▶ **WORK TO COMPLETE**: Lift out each line of the data that holds "This".

▶ **LISTED ENTRIES**:

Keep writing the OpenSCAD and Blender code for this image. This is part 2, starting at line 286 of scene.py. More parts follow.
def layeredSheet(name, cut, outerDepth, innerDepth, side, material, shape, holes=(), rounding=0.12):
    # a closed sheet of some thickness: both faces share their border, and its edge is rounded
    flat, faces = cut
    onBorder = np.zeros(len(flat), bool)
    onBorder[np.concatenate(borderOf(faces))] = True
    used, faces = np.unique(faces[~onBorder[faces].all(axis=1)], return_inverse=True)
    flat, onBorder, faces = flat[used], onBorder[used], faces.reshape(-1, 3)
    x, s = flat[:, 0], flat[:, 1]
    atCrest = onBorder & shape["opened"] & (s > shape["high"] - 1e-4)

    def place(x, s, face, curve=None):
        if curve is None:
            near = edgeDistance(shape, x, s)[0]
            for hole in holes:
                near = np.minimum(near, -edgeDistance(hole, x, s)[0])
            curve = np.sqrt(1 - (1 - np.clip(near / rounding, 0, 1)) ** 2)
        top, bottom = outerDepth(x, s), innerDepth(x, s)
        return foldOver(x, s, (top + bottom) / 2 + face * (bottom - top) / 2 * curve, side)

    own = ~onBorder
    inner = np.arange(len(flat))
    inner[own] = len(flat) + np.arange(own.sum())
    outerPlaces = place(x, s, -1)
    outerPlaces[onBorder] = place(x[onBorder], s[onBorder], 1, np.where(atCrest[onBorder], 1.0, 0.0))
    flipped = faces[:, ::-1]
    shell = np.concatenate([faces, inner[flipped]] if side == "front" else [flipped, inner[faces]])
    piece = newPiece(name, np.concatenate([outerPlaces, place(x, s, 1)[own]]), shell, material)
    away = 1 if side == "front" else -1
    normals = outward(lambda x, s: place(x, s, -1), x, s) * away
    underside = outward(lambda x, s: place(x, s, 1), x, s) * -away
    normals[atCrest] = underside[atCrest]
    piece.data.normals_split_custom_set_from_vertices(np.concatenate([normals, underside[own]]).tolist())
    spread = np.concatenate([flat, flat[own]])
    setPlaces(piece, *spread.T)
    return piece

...

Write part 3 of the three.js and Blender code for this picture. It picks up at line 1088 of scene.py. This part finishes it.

▶ **ANSWER TO THE TASK**:
Keep writing the OpenSCAD and Blender code for this image. This is part 2, starting at line 286 of scene.py. More parts follow.
Write part 3 of the three.js and Blender code for this picture. It picks up at line 1088 of scene.py. This part finishes it.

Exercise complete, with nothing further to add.